Lipids are oily organic compounds insoluble in water but soluble in organic solvents. Coconut oil and Olive Oil are good examples of this. Unlike the solvent and supercritical methods that depend on gas and liquids, the lipid extraction method uses fats to absorb and encapsulate the naturally occurring compounds in the raw hemp-extract.
Before the process can begin, the hemp needs to be ‘decarboxylated’ (heated to the required temperature) to activate the plant’s phytochemicals. The decarboxylated hemp is then mixed with a lipid of choice, usually olive oil, and then heated further at 212 degrees Fahrenheit for up to two hours. This extracts the cannabinoids and infuses it into the lipid. As the lipid isn’t evaporated, the CBD extract which results from this process is not as concentrated as other methods and will require a higher dosage from the consumer to compensate.
This method is safe, inexpensive and simple. However, the CBD extract is highly perishable and has strict storage instructions with a limited shelf life. For this reason, Lipid Extraction is a less common method used in the industry when making CBD oil.

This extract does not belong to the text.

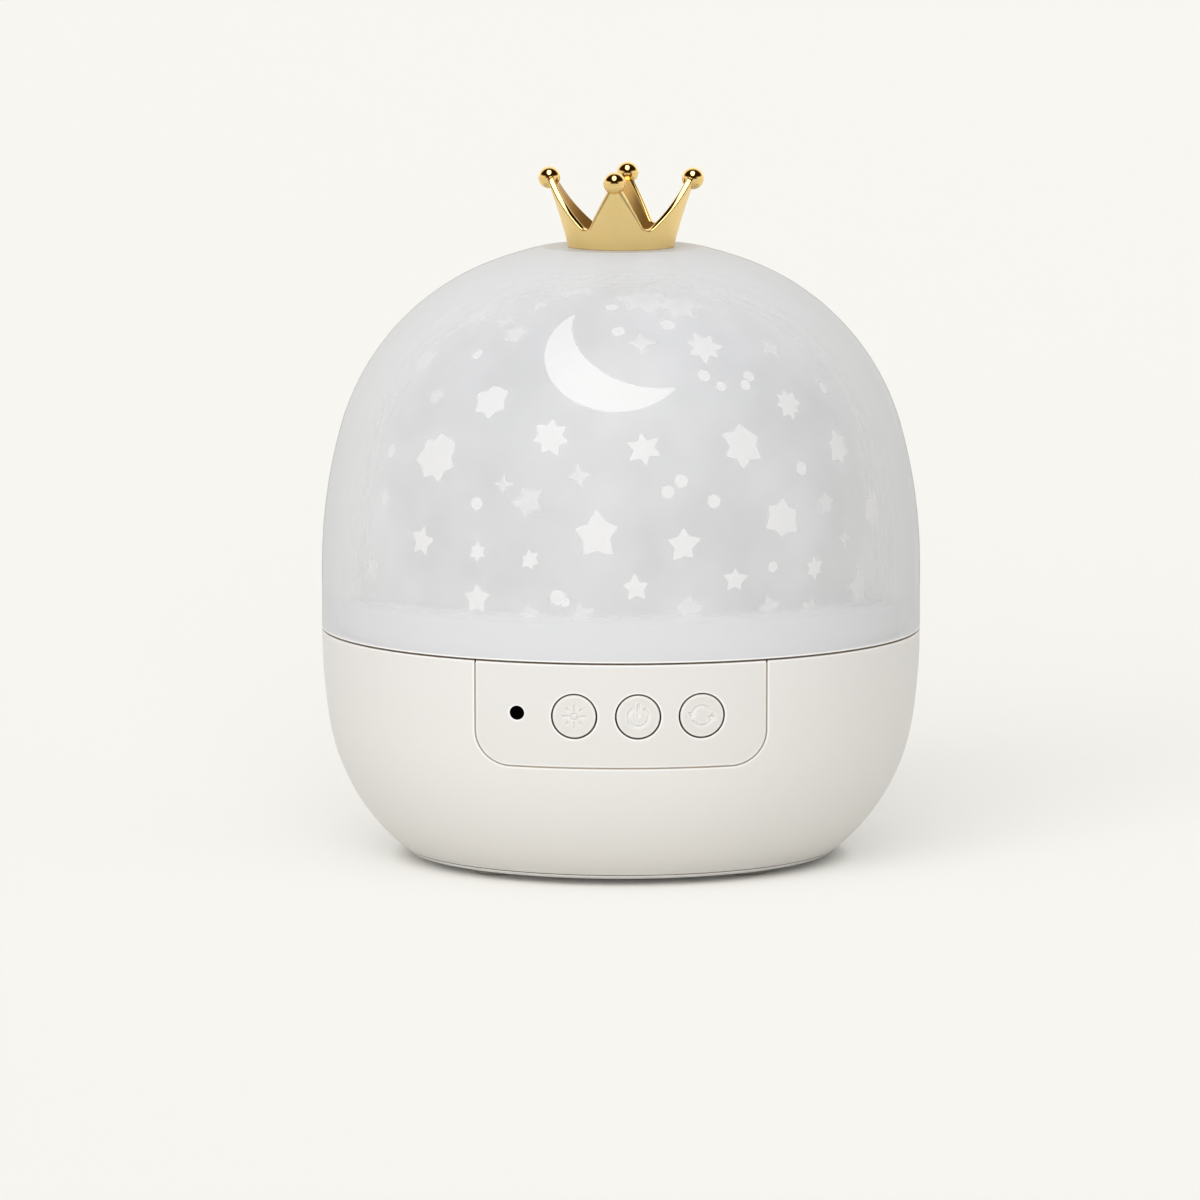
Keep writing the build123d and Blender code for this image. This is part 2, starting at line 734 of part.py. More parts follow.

CBD oil can be produced in various ways. The supercritical CO2 extraction is by far the best method due to its efficacy for extracting Cannabidiol without disturbance to natural phytochemicals. It produces the highest quality full spectrum CBD with a long shelf life and no risk of toxic residues.
We mentioned that there are advantages and disadvantages when it comes to the different methods of extraction. But these are more to do with ease of production and cost-effectiveness so are more to do with a CBD producer, rather than you the consumer (unless you’re looking to make your own CBD). As an end-user, the quality lies in the supercritical CO2 extraction process and a full spectrum CBD oil.